WHAT’S UP IN THE MESOSPHERE? Last month, people around the world who had never heard of noctilucent clouds (NLCs) suddenly found themselves seeing NLCs on a regular basis. The electric-blue clouds rippled to record low latitudes, with sightings as far south as New Mexico and southern California. As July unfolds, however, the clouds have subsided.
What’s happening up there? Lynn Harvey of the Laboratory for Atmospheric and Space Physics at the University of Colorado has taken a look at NASA satellite data, and here are her findings:
“At mid-latitudes, the mesosphere remains quite wet, but temperatures have been rising this month,” says Harvey. “The rising temperatures could be suppressing the formation of NLCs.”
Noctilucent clouds form when summertime wisps of water vapor rise to the edge of space, frosting specks of meteor smoke. When sunlight hits those tiny ice crystals, they glow electric-blue. Moisture boosts NLCs, but warmth destroys them. The recent uptick in temperature may be responsible for their retreat.

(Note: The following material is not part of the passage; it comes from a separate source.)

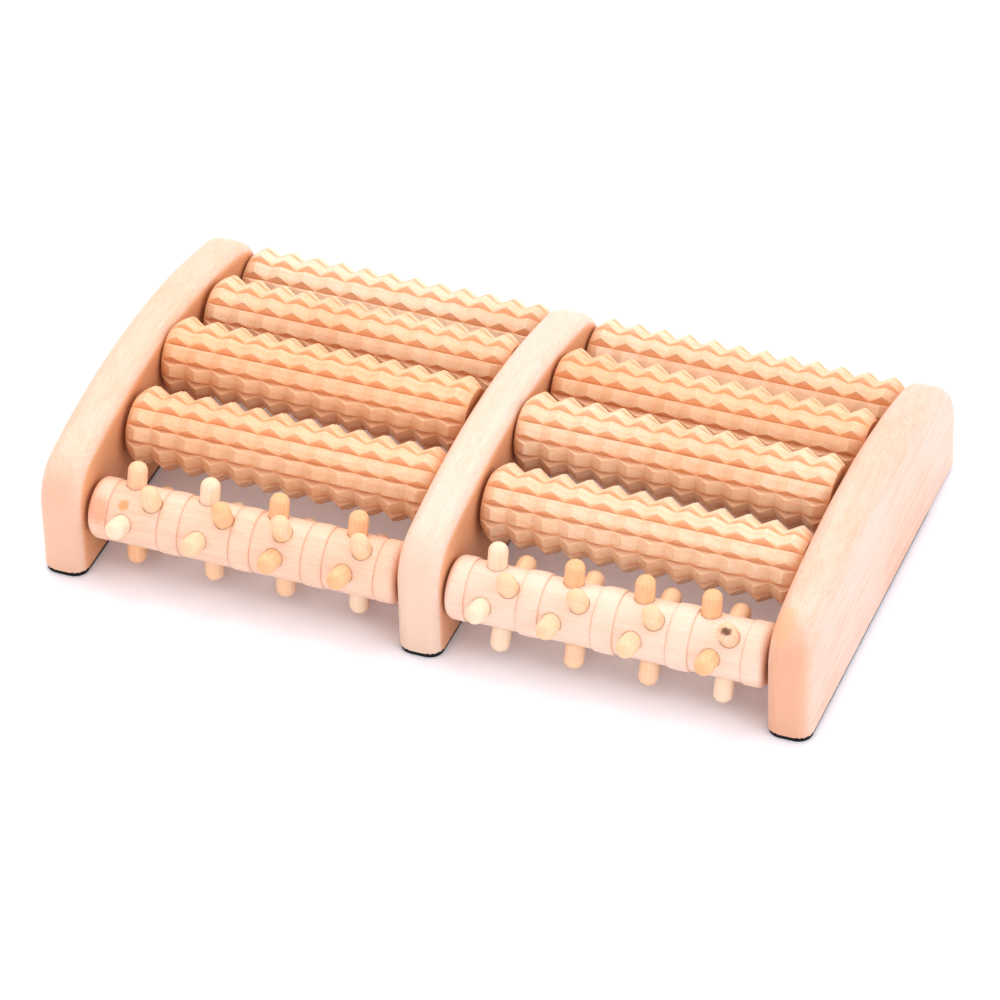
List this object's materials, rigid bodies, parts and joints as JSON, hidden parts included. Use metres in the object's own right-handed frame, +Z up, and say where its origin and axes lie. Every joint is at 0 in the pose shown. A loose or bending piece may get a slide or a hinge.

Although fewer people are seeing NLCs as July unfolds, the season is not over. NASA’s AIM satellite continues to see a bright ring of electric-blue circling Earth’s north pole, and only two days ago Bertrand Kulik witnessed a display of NLCs over Paris, France:
“Noctilucent clouds were visible over the Eiffel tower around 4 o’clock in the morning on July 10th,” says Kulik. “It was not a strong display, but still very nice.”
The northern summer season for noctilucent clouds typically continues through mid-August. Observing tips: Look west 30 to 60 minutes after sunset (or before sunrise) when the sun is just below the horizon. If you see luminous blue-white tendrils spreading across the sky, you may have spotted a noctilucent cloud.